If the tongue doesn’t move much, the jaw doesn’t open (drop down) much, if the mouth cannot make and hold various shapes, if the head doesn’t align with the neck and the neck with the torso, the larynx will not be able to release. If the muscles of the body are still, and the inhalation is shallow, the larynx cannot float freely in the throat, and the sound will be nearly impossible to “support”. The way to cause movement in stuck muscles is with exaggerated behaviors. You have to go outside the comfort zone. You cannot do this quickly unless you want to hurt something. Muscles take time to respond. There is a reason why dancers, gymnasts, musicians, weight lifters, and athletes take years to gain the skill and physical process they require. Understanding that your leg needs to reach to your head is great, but it takes years of stretching for hours and hours to make that possible.

Training someone to sing with “new” vocal technique means taking the vocalist to an unfamiliar place.
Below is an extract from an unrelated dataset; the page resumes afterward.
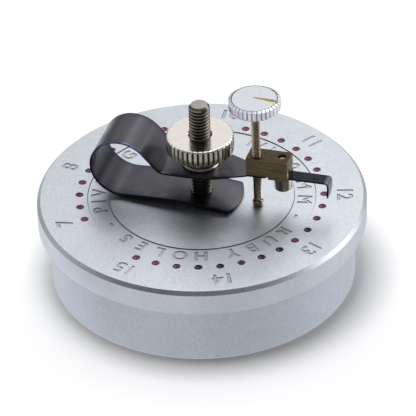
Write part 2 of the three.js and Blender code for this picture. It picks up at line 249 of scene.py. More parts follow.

A good singing teacher coaxes a sound out of the vocalist that has never before been uttered, such that the vocalist will exclaim, “Gosh, I never heard myself make that sound before. That was weird”! Other than that, what’s left is to sing what you already sing, higher/lower, louder/softer, and maybe get more precise in pronouncing or using the words. Massage helps, but not all the vocal muscles involved can be reached manually. Visualization helps, but it is vague and gives little feedback when dealing with the throat. Singing material that you don’t usually sing can help, as long as it isn’t too far away from home base for too long.

In the end, you have to stimulate movement and response. You have to take our vocalist away from what she is used to doing in her American Songbook rep and get her to make new sounds, new shapes, new positions and gradually work with the new freedom in her style. If you are lucky, her singing will be more itself. She will sound “enhanced” but not really “different”.

Undoing a stuck throat is very important, very tricky, time consuming, and often frustrating for both teacher and vocalist. It is, however, also very rewarding, very necessary, and often full of lovely surprises.